#### Problem details:
Set down exactly the lines from the one with "# leads from the terminals to the board" to the one with "world = obj.matrix_world.copy()", both included, and no line outside that range.

#### Data:
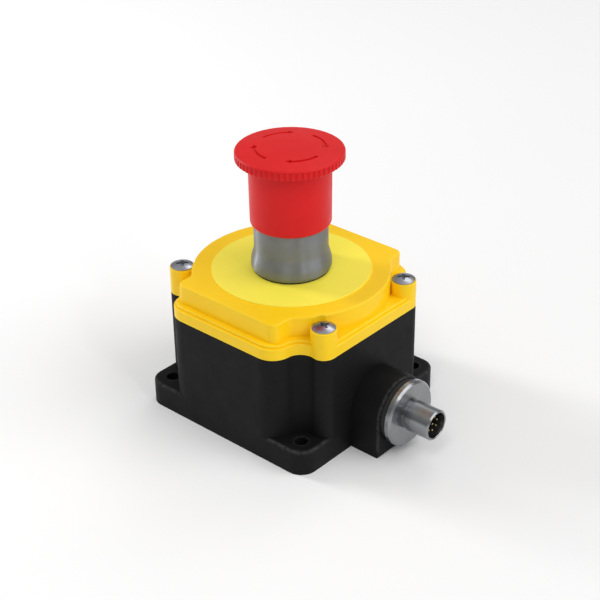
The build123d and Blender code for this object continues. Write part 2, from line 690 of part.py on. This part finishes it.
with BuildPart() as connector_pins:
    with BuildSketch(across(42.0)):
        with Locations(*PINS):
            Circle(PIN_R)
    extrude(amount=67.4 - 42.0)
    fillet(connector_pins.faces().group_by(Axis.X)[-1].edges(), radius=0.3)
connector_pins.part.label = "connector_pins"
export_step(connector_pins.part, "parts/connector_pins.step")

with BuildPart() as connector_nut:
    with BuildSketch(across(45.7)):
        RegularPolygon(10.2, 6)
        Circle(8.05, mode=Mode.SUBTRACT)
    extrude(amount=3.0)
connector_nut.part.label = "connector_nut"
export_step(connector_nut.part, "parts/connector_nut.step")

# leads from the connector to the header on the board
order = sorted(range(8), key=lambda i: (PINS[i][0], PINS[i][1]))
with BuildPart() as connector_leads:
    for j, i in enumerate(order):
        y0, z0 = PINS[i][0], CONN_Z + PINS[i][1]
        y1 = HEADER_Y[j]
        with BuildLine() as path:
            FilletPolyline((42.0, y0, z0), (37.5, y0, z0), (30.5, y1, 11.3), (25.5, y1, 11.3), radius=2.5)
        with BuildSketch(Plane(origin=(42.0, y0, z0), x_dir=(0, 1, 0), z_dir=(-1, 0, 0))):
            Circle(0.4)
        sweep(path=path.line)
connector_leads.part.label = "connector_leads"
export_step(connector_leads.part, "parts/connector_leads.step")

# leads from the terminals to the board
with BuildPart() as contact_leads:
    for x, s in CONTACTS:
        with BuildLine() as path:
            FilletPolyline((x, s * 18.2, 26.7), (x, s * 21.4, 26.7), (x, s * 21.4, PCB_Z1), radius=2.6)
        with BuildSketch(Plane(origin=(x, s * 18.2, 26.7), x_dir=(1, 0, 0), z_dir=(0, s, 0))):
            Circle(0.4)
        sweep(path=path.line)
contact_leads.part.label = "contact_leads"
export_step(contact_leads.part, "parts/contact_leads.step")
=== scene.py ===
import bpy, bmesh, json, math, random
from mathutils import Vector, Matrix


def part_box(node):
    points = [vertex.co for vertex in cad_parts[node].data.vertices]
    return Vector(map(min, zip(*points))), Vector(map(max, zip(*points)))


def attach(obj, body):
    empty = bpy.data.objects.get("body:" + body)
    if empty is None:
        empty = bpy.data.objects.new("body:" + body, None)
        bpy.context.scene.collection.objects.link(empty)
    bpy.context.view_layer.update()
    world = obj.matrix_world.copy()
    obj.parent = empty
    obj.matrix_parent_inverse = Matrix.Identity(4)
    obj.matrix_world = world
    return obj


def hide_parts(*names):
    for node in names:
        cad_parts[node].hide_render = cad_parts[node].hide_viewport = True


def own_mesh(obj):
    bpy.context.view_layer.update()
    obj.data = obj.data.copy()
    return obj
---
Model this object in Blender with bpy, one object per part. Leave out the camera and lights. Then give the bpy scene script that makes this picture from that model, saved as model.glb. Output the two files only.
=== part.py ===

#### Task response:
# leads from the terminals to the board
with BuildPart() as contact_leads:
    for x, s in CONTACTS:
        with BuildLine() as path:
            FilletPolyline((x, s * 18.2, 26.7), (x, s * 21.4, 26.7), (x, s * 21.4, PCB_Z1), radius=2.6)
        with BuildSketch(Plane(origin=(x, s * 18.2, 26.7), x_dir=(1, 0, 0), z_dir=(0, s, 0))):
            Circle(0.4)
        sweep(path=path.line)
contact_leads.part.label = "contact_leads"
export_step(contact_leads.part, "parts/contact_leads.step")
=== scene.py ===
import bpy, bmesh, json, math, random
from mathutils import Vector, Matrix


def part_box(node):
    points = [vertex.co for vertex in cad_parts[node].data.vertices]
    return Vector(map(min, zip(*points))), Vector(map(max, zip(*points)))


def attach(obj, body):
    empty = bpy.data.objects.get("body:" + body)
    if empty is None:
        empty = bpy.data.objects.new("body:" + body, None)
        bpy.context.scene.collection.objects.link(empty)
    bpy.context.view_layer.update()
    world = obj.matrix_world.copy()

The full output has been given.